§ **Entries supplied**
>> BEGIN
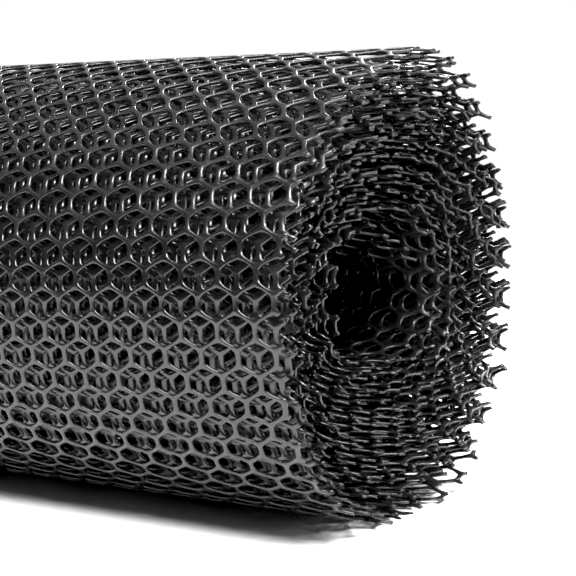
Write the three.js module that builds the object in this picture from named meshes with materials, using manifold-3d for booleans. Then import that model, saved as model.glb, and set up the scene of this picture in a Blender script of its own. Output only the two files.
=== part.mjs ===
// A roll of black plastic poultry netting, lying on its side: one strip of hexagonal net wound into a hollow
// coil. Its inner turns have slid along the axis, and its inner end lies loose across the bore.
// Millimetres, +Z up, the roll's axis along X. It rests on a small flat at z = 0.
import * as THREE from "three";
import { mergeGeometries, mergeVertices } from "three/addons/utils/BufferGeometryUtils.js";
import Module from "manifold-3d";

// Netting
const WIDTH = 400; // across the strip, so along the roll
const CELL = 15; // from cell to cell along the roll
const SHORT_WALL = 5.3; // the walls of a cell that run along the winding
const STRAND = 1.6; // flat width of a strand
const PLY = 2; // thickness of the loose inner end

// Winding. Radii are means, before the roll went out of round. Angles start at the top and open towards -Y.
const OUTER_RADIUS = 96.5;
const BORE_RADIUS = 34;
const TURNS = 20;
const OUTER_END = 219.375; // where the strip's outer end lies, low at the back
const TELESCOPE = 16; // how far the innermost turn has slid towards -X
const WANDER = 1.5; // how far the strip strays from that slide
const WANDER_WAVES = 2.3; // in a turn

// The loose end crosses the bore from its root on the wall to its tip near the far wall.
const LOOSE_ROOT = { angle: 27, radius: 34 };
const LOOSE_BEND = { angle: -42, radius: 24 };
const LOOSE_TIP = { angle: -80, radius: 37 };
const LOOSE_STEPS = 8;

// The net's weight has pressed the roll out of round. Each row is a ring of waves on the outline.
const OUTER_WAVES = [
  { lobes: 2, height: 3.4, at: 75 },
  { lobes: 3, height: 2.2, at: -5 },
  { lobes: 4, height: 1.1, at: -23 },
];
const BORE_WAVES = [{ lobes: 2, height: 6, at: 90 }];

// The solid has thick turns, each for about three of the real ones, and every second cell each way.
const FACETS = 32; // in a turn, one of them level at the bottom
const COIL_FACETS = 209; // in the whole coil, so that it starts at the root of the loose end
const COARSE = 2;
const CELL_ROWS = 25;
const CELL_COLUMNS = 11;
const FIRST_ROW = 163.125; // angle of the row nearest the floor at the front
const CELL_DEPTH = 9.4; // through three real turns
const CELL_CLEARANCE = 2; // how far the cutter of a cell stands out of the surface
const BITE = 0.4; // how deep a thick turn sits in the one inside it

const FACET = 360 / FACETS;
const COIL = COIL_FACETS * FACET;
const TURN = (OUTER_RADIUS - BORE_RADIUS) / TURNS; // radius gained in a real turn

const wasm = await Module();
wasm.setup();

const sin = (angle) => Math.sin(THREE.MathUtils.degToRad(angle));
const cos = (angle) => Math.cos(THREE.MathUtils.degToRad(angle));

// A point of the section, with the part's y and z as its x and y
const inSection = (angle, radius) => new THREE.Vector2(-radius * sin(angle), radius * cos(angle));

const ripple = (waves, angle) =>
  waves.reduce((sum, wave) => sum + wave.height * cos(wave.lobes * (angle - wave.at)), 0);

// Along the strip, "wound" is the angle turned since the inner end, from 0 to COIL.
const angleAt = (wound) => OUTER_END - COIL + wound;

// The surface between a thick turn and the next, from the bore's wall to the outer end
function coilRadius(wound) {
  const angle = angleAt(wound);
  const hole = BORE_RADIUS + ripple(BORE_WAVES, angle);
  const outline = OUTER_RADIUS + ripple(OUTER_WAVES, angle);
  return THREE.MathUtils.lerp(hole, outline, wound / COIL) - TURN / 2;
}

// The bore and the outline gain no more than a real turn, so their steps have the strip's own height.
function innerFace(wound) {
  if (wound >= 360) return coilRadius(wound) - BITE;
  return BORE_RADIUS + ripple(BORE_WAVES, angleAt(wound)) + TURN * (wound / 360 - 0.5);
}

function outerFace(wound) {
  if (wound <= COIL - 360) return coilRadius(wound + 360);
  return OUTER_RADIUS + ripple(OUTER_WAVES, angleAt(wound)) + TURN * ((wound - COIL) / 360 + 0.5);
}

// How far the strip has slid along the axis
function slide(wound) {
  return TELESCOPE * (wound / COIL - 0.5) + WANDER * sin(WANDER_WAVES * (COIL - wound));
}

// Height of the resting facet over the axis, which is negative
const restHeight = Math.max(
  ...[180 - FACET / 2, 180 + FACET / 2]
    .map((angle) => inSection(angle, outerFace(COIL + angle - OUTER_END)).y),
);

// A closed geometry as a solid that can be cut and joined
function solidOf(geometry) {
  geometry.deleteAttribute("normal");
  geometry.deleteAttribute("uv");
  const merged = mergeVertices(geometry);
  const vertProperties = merged.attributes.position.array;
  const triVerts = new Uint32Array(merged.index.array);
  return new wasm.Manifold(new wasm.Mesh({ numProp: 3, vertProperties, triVerts }));
}

function geometryOf(solid) {
  const { vertProperties, triVerts } = solid.getMesh();
  const geometry = new THREE.BufferGeometry();
  geometry.setAttribute("position", new THREE.BufferAttribute(vertProperties, 3));
  geometry.setIndex(new THREE.BufferAttribute(triVerts, 1));
  return geometry;
}

// A stretch of thick strip: a flat bar with one segment a facet, wound up by moving its points
function woundStretch(first, facets) {
  const bar = new THREE.BoxGeometry(facets, 1, WIDTH, facets, 1, 1);
  const points = bar.attributes.position;
  for (let i = 0; i < points.count; i += 1) {
    const wound = (first + Math.round(points.getX(i) + facets / 2)) * FACET;
    const radius = points.getY(i) > 0 ? outerFace(wound) : innerFace(wound);
    const { x: y, y: z } = inSection(angleAt(wound), radius);
    points.setXYZ(i, slide(wound) - points.getZ(i), y, Math.max(z, restHeight));
  }
  return solidOf(bar);
}

// The stretches are a turn long and run one facet into each other.
function woundStrip() {
  let strip = woundStretch(0, FACETS + 1);
  for (let first = FACETS; first < COIL_FACETS; first += FACETS) {
    strip = strip.add(woundStretch(first, Math.min(FACETS + 1, COIL_FACETS - first)));
  }
  return strip;
}

// Turns a shape's x, y and depth to the part's y, z and x.
function toSection(geometry) {
  const [x, y, z] = [new THREE.Vector3(1, 0, 0), new THREE.Vector3(0, 1, 0), new THREE.Vector3(0, 0, 1)];
  return geometry.applyMatrix4(new THREE.Matrix4().makeBasis(y, z, x));
}

function looseEnd() {
  const marks = [LOOSE_ROOT, LOOSE_BEND, LOOSE_TIP];
  const [root, bend, tip] = marks.map(({ angle, radius }) => inSection(angle, radius));
  const middle = new THREE.QuadraticBezierCurve(root, bend, tip);
  const side = (offset) => (point, k) => {
    const along = middle.getTangent(k / LOOSE_STEPS);
    return point.clone().add(new THREE.Vector2(-along.y, along.x).multiplyScalar(offset));
  };
  const points = middle.getPoints(LOOSE_STEPS);
  const outline = [...points.map(side(PLY / 2)), ...points.map(side(-PLY / 2)).reverse()];
  const sheet = new THREE.ExtrudeGeometry(new THREE.Shape(outline), { depth: WIDTH, bevelEnabled: false });
  return solidOf(toSection(sheet).translate(slide(0) - WIDTH / 2, 0, 0));
}

// One coarse cell's hole, a hexagon drawn in by half a strand from the middle of its walls
function cellHole() {
  const pitch = CELL * COARSE;
  const wall = SHORT_WALL * COARSE;
  const strand = STRAND * COARSE;
  const rise = THREE.MathUtils.degToRad(FACET) * OUTER_RADIUS - wall;
  const slope = rise / (pitch / 2);
  const side = (pitch - strand) / 2;
  const top = wall / 2 + rise - (strand / 2) * Math.hypot(1, slope);
  const shoulder = top - side * slope;
  const right = [[0, -top], [side, -shoulder], [side, shoulder]];
  const left = [[0, top], [-side, shoulder], [-side, -shoulder]];
  const corners = [...left, ...right];
  return new THREE.Shape(corners.map(([x, y]) => new THREE.Vector2(x, y)));
}

// Rows of holes cut into the outermost turn, each row half a cell on from the last
function cellHoles() {
  const depth = CELL_DEPTH + CELL_CLEARANCE;
  const hole = new THREE.ExtrudeGeometry(cellHole(), { depth, bevelEnabled: false });
  const holes = [];
  for (let row = 0; row < CELL_ROWS; row += 1) {
    const angle = FIRST_ROW - row * FACET;
    const wound = COIL + angle - OUTER_END;
    const { x: y, y: z } = inSection(angle, outerFace(wound) - CELL_DEPTH);
    const halfCell = row % 2 ? 1 / 2 : 0;
    for (let column = 0; column < CELL_COLUMNS; column += 1) {
      const fromMiddle = column + halfCell - (CELL_COLUMNS - 1 / 2) / 2;
      const x = slide(wound) + fromMiddle * CELL * COARSE;
      const place = new THREE.Matrix4().makeRotationX(THREE.MathUtils.degToRad(angle));
      holes.push(hole.clone().applyMatrix4(place.setPosition(x, y, z)));
    }
  }
  return solidOf(mergeGeometries(holes));
}

// The roll, moved so that its box stands centred on the origin
function roll() {
  const geometry = geometryOf(woundStrip().add(looseEnd()).subtract(cellHoles()));
  geometry.computeBoundingBox();
  const { min, max } = geometry.boundingBox;
  return geometry.translate(-(min.x + max.x) / 2, -(min.y + max.y) / 2, -min.z);
}

const black = new THREE.MeshStandardMaterial({ color: 0x0b0b0c, roughness: 0.38, flatShading: true });
const netting = new THREE.Mesh(roll(), black);
netting.name = "netting_roll";

const group = new THREE.Group();
group.add(netting);

export default group;
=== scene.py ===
# The looks of a roll of black plastic poultry netting: the real net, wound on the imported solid's spiral.
# Sizes are in millimetres until a mesh is made, which is in metres. +Z up, the roll's axis along X.
from math import hypot

import bpy
import numpy as np
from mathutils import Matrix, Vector


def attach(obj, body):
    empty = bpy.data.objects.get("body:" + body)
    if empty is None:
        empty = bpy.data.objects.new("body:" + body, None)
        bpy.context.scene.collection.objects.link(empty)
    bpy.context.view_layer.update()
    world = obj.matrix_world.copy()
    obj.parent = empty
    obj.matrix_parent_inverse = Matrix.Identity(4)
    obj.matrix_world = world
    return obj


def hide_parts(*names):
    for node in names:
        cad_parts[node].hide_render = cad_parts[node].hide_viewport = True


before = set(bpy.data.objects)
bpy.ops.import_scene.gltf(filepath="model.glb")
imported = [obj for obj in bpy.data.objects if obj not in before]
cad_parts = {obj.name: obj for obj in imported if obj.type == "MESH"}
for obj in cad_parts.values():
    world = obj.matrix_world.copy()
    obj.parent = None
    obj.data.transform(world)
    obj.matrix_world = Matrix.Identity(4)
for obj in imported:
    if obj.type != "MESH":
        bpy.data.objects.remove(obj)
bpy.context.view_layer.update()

MM = 0.001
NODE = "netting_roll"

# The net. A cell is a hexagon with two walls along the winding.
CELL = 15  # from cell to cell along the roll
ROW = 9.636  # from row to row along the strip
SHORT_WALL = 5.3
WALL_STRAND = 1.95  # the width of the strands along the winding
SLANTED_STRAND = 1.45
THICKNESS = 1.15
ROUNDNESS = 0.7  # of a hole: 0 has sharp corners and 1 is an ellipse
COLUMN_LEAN = 0.0199  # the columns drift along the roll as they wind
ROW_LEAN = 0.0585  # the rows slant back along the roll
SLOPE = (ROW - SHORT_WALL) / (CELL / 2)

# The winding, as in the solid. Angles start at the top and open towards -Y.
OUTER_RADIUS = 96.5
BORE_RADIUS = 34
TURNS = 20.53
OUTER_END = 219.375
OUTER_WAVES = [(2, 3.4, 75), (3, 2.2, -5), (4, 1.1, -23)]  # lobes, height, angle of a crest
BORE_WAVES = [(2, 6, 90)]
AXIS_Y = 0.7
AXIS_Z = 92.2
LOOSE_BEND = (-42, 24)  # angle and radius at the bend and at the tip of the loose inner end
LOOSE_TIP = (-80, 37)
LOOSE_STEPS = 30
ANGLE_STEP = 1

# One node of the outermost turn, which places all the rows and columns
ANCHOR_ANGLE = 70.06
ANCHOR_X = 188.3

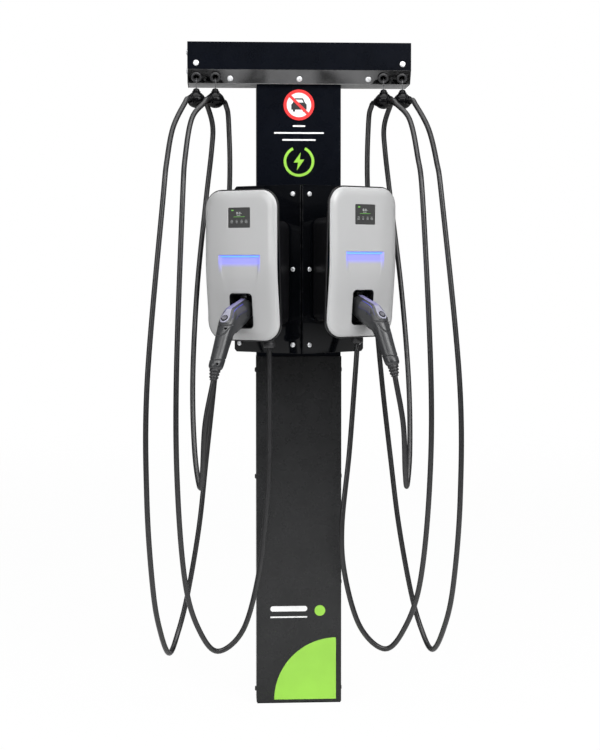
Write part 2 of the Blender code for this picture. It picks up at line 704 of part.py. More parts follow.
# ---- chargers ----------------------------------------------------------------------------------
def charger_frame(name, side):
    """The empty that carries a charger: origin on the wing, -Y out of the wing, +X to its right."""
    frame = bpy.data.objects.new(f"{name}_charger_frame", None)
    PARTS.objects.link(frame)
    frame.parent = POST_FRAME
    frame.location = wing_point(side, CHARGER_U, 0, CHARGER_Z[name])
    frame.rotation_euler.z = side * V_ANGLE
    return frame


def face_ring(width, height, radius, y, centre_z=0.0):
    return [(x, y, z + centre_z) for x, z in rounded_rectangle(width, height, radius)]


def hollow(obj, thickness):
    shell = obj.modifiers.new("Wall", "SOLIDIFY")
    shell.thickness = thickness
    shell.offset = -1
    shell.use_even_offset = True
    return obj


def rounded_block(name, width, height, radius, y_front, y_back, centre_z):
    return lofted(name, [face_ring(width, height, radius, y_front, centre_z),
                         face_ring(width, height, radius, y_back, centre_z)])


def back_shell(name):
    rim_y = COVER_EDGE + GAP - CHARGER_DEPTH
    rings = [face_ring(RIM_WIDTH, RIM_HEIGHT, 0.06, rim_y),
             face_ring(RIM_WIDTH, RIM_HEIGHT, 0.06, rim_y + 0.008),
             face_ring(0.25, 0.45, 0.05, rim_y + 0.022),
             face_ring(0.222, 0.4, 0.04, -0.088, -0.008),
             face_ring(BACK_WIDTH, BACK_HEIGHT, 0.026, -0.08, BACK_CENTRE_Z),
             face_ring(BACK_WIDTH, BACK_HEIGHT, 0.026, -0.008, BACK_CENTRE_Z),
             face_ring(BACK_WIDTH - 0.014, BACK_HEIGHT - 0.014, 0.02, -GAP, BACK_CENTRE_Z)]
    shell = hollow(lofted(f"{name}_back_shell", rings, cap_first=False), BACK_WALL)
    seat, reach = BACK_CENTRE_Z - BACK_HEIGHT / 2, 4 * CUT_REACH
    hole = ((GLAND_X, GLAND_Y, seat - reach), (GLAND_X, GLAND_Y, seat + reach), GLAND_HOLE_RADIUS)
    subtract(shell, rods(f"{name}_gland_hole", hole))
    return shell


def front_cover(name):
    front = -CHARGER_DEPTH
    radius = COVER_CORNER
    rings = [face_ring(COVER_WIDTH, COVER_HEIGHT, radius, front + COVER_EDGE),
             face_ring(COVER_WIDTH, COVER_HEIGHT, radius, front + COVER_EDGE - 0.004),
             face_ring(COVER_WIDTH - 0.012, COVER_HEIGHT - 0.012, radius - 0.006, front + 0.004),
             face_ring(COVER_WIDTH - 0.034, COVER_HEIGHT - 0.034, radius - 0.017, front + 0.001),
             face_ring(COVER_WIDTH - 0.06, COVER_HEIGHT - 0.06, radius - 0.03, front)]
    shell = lofted(f"{name}_front_cover", rings, cap_first=False)
    hollow(shell, COVER_WALL)
    room = 2 * GAP
    openings = (("screen_window", SCREEN_SIZE, SCREEN_CORNER, SCREEN_Z),
                ("light_slot", LIGHT_BAR_SIZE, LIGHT_BAR_CORNER, LIGHT_BAR_Z),
                ("holster_opening", HOLSTER_SIZE, HOLSTER_CORNER, HOLSTER_Z))
    for title, (width, height), corner, centre_z in openings:
        subtract(shell, rounded_block(f"{name}_{title}", width + room, height + room, corner,
                                      front - CUT_REACH, front + CUT_REACH, centre_z))
    return shell


def charger_parts(name, frame):
    front = -CHARGER_DEPTH
    finish(back_shell(name), (0.012, 0.012, 0.013), 0.4, parent=frame)
    finish(front_cover(name), (0.68, 0.69, 0.7), 0.3, parent=frame)
    sunk = front + 2 * GAP
    screen = rounded_block(f"{name}_display", *SCREEN_SIZE, SCREEN_CORNER, sunk, front + 0.009, SCREEN_Z)
    finish(screen, (0.03, 0.03, 0.032), 0.1, parent=frame)
    bar = rounded_block(f"{name}_light_bar", *LIGHT_BAR_SIZE, LIGHT_BAR_CORNER, sunk, front + 0.012,
                        LIGHT_BAR_Z)
    finish(bar, (0.25, 0.5, 1.0), 0.3, parent=frame)
    width, height = HOLSTER_SIZE
    wall, back = HOLSTER_WALL, front + HOLSTER_DEPTH
    cup = rounded_block(f"{name}_holster", width, height, HOLSTER_CORNER, sunk, back, HOLSTER_Z)
    subtract(cup, rounded_block(f"{name}_cup_inside", width - 2 * wall, height - 2 * wall,
                                HOLSTER_CORNER - wall, front - CUT_REACH, back - wall, HOLSTER_Z))
    finish(cup, (0.01, 0.01, 0.011), 0.25, parent=frame)
    board = boxes(f"{name}_control_board", ((-0.07, -0.026, -0.17), (0.07, -0.024, 0.12)))
    blocks = (((-0.055, -0.065, -0.1), (0.005, -0.025, -0.02)), ((0.02, -0.05, -0.06), (0.06, -0.025, 0.0)),
              ((-0.05, -0.045, 0.02), (0.03, -0.025, 0.05)), ((-0.03, -0.06, 0.07), (0.05, -0.025, 0.1)))
    for number, corners in enumerate(blocks):
        unite(board, boxes(f"{name}_relay_{number}", corners))
    finish(board, (0.03, 0.18, 0.08), 0.5, parent=frame)
    seat = BACK_CENTRE_Z - BACK_HEIGHT / 2
    inside = seat + BACK_WALL + GAP
    profile = ((0.0125, inside + 0.009), (0.0125, seat - GAP), (0.0185, seat - GAP), (0.0185, seat - 0.008),
               (0.016, seat - 0.009), (0.016, GLAND_FOOT_Z + 0.018), (0.0195, GLAND_FOOT_Z + 0.016),
               (0.0195, GLAND_FOOT_Z + 0.004), (0.0165, GLAND_FOOT_Z), (CABLE_BORE, GLAND_FOOT_Z),
               (CABLE_BORE, inside + 0.009))
    place = Matrix.Translation((GLAND_X, GLAND_Y, 0))
    gland = turned(f"{name}_cable_gland", profile, place, steps=14, closed=True)
    finish(gland, (0.08, 0.08, 0.085), 0.4, parent=frame)


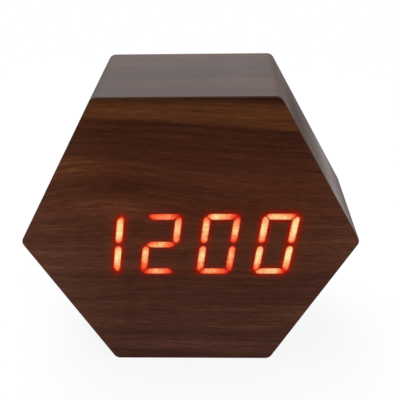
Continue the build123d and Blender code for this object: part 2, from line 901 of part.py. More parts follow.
>> END
§ **Exercise prompt**
The lines to return begin at the first line of the records and end at the line holding "height: 6, at: 90"; please return them exactly, including both, and nothing beyond.

§ **Full solution**
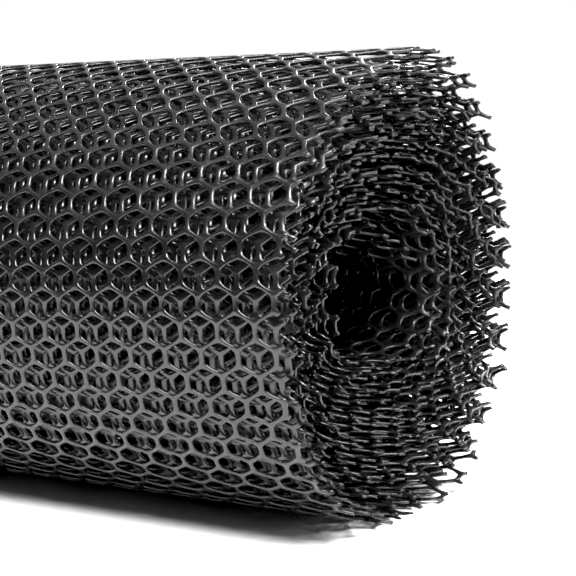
Write the three.js module that builds the object in this picture from named meshes with materials, using manifold-3d for booleans. Then import that model, saved as model.glb, and set up the scene of this picture in a Blender script of its own. Output only the two files.
=== part.mjs ===
// A roll of black plastic poultry netting, lying on its side: one strip of hexagonal net wound into a hollow
// coil. Its inner turns have slid along the axis, and its inner end lies loose across the bore.
// Millimetres, +Z up, the roll's axis along X. It rests on a small flat at z = 0.
import * as THREE from "three";
import { mergeGeometries, mergeVertices } from "three/addons/utils/BufferGeometryUtils.js";
import Module from "manifold-3d";

// Netting
const WIDTH = 400; // across the strip, so along the roll
const CELL = 15; // from cell to cell along the roll
const SHORT_WALL = 5.3; // the walls of a cell that run along the winding
const STRAND = 1.6; // flat width of a strand
const PLY = 2; // thickness of the loose inner end

// Winding. Radii are means, before the roll went out of round. Angles start at the top and open towards -Y.
const OUTER_RADIUS = 96.5;
const BORE_RADIUS = 34;
const TURNS = 20;
const OUTER_END = 219.375; // where the strip's outer end lies, low at the back
const TELESCOPE = 16; // how far the innermost turn has slid towards -X
const WANDER = 1.5; // how far the strip strays from that slide
const WANDER_WAVES = 2.3; // in a turn

// The loose end crosses the bore from its root on the wall to its tip near the far wall.
const LOOSE_ROOT = { angle: 27, radius: 34 };
const LOOSE_BEND = { angle: -42, radius: 24 };
const LOOSE_TIP = { angle: -80, radius: 37 };
const LOOSE_STEPS = 8;

// The net's weight has pressed the roll out of round. Each row is a ring of waves on the outline.
const OUTER_WAVES = [
  { lobes: 2, height: 3.4, at: 75 },
  { lobes: 3, height: 2.2, at: -5 },
  { lobes: 4, height: 1.1, at: -23 },
];
const BORE_WAVES = [{ lobes: 2, height: 6, at: 90 }];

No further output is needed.